La startup grenobloise Verkor, soutenue par un consortium d'investisseurs importants, travaille sur la construction en France d'une gigafactory dédiée aux batteries, notamment pour l'automobile. Selon nos informations, l'agglomération de Rodez a été étudiée comme lieu d'implantation potentielle, au point que les élus locaux ont déjà proposé un site pour accueillir cette usine. Seulement, la proposition et certains aspects en lien avec la desserte en transport du territoire auraient provoqué la sortie de Rodez de ce listing restreint. Explications.
Rodez Agglo a déjà identifié un site pour accueillir Verkor, néanmoins celui-ci semble inapproprié selon nos informations.
Rodez Agglo a déjà identifié un site pour accueillir Verkor, néanmoins celui-ci semble inapproprié selon nos informations. (Crédits : Rodez Agglo)

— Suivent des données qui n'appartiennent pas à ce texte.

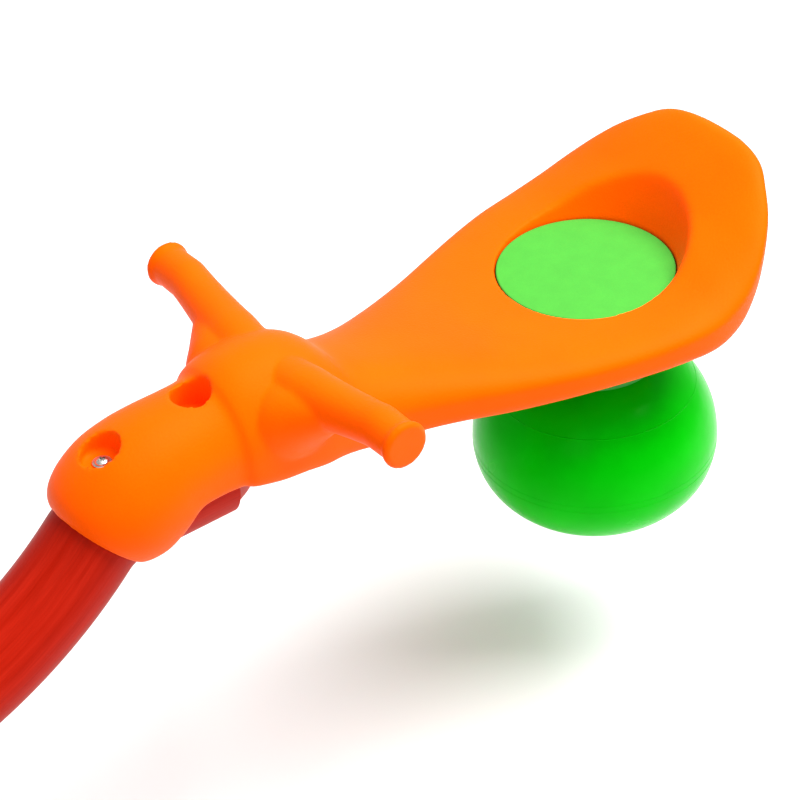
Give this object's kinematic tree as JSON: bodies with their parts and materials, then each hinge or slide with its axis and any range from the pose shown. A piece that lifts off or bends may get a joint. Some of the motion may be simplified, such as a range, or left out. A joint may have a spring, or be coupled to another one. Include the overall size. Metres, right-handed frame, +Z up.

Pas moins de 2.000 emplois directs et un investissement de 1,2 milliard d'euros. Voilà les chiffres vertigineux communiqués par la jeune société Verkor sur sa prochaine gigafactory, ou grande usine, qu'elle veut voir sortir de terre dès 2023. Pour garantir la pérennité d'un tel investissement, la startup grenobloise annonce vouloir révolutionner le marché mondial des batteries dédiées à la mobilité et plus particulièrement sur le segment de l'automobile. Pour ce faire, elle vient de s'associer avec Schneider Electric, EIT InnoEnergy, Capgemini et IDEC Groupe.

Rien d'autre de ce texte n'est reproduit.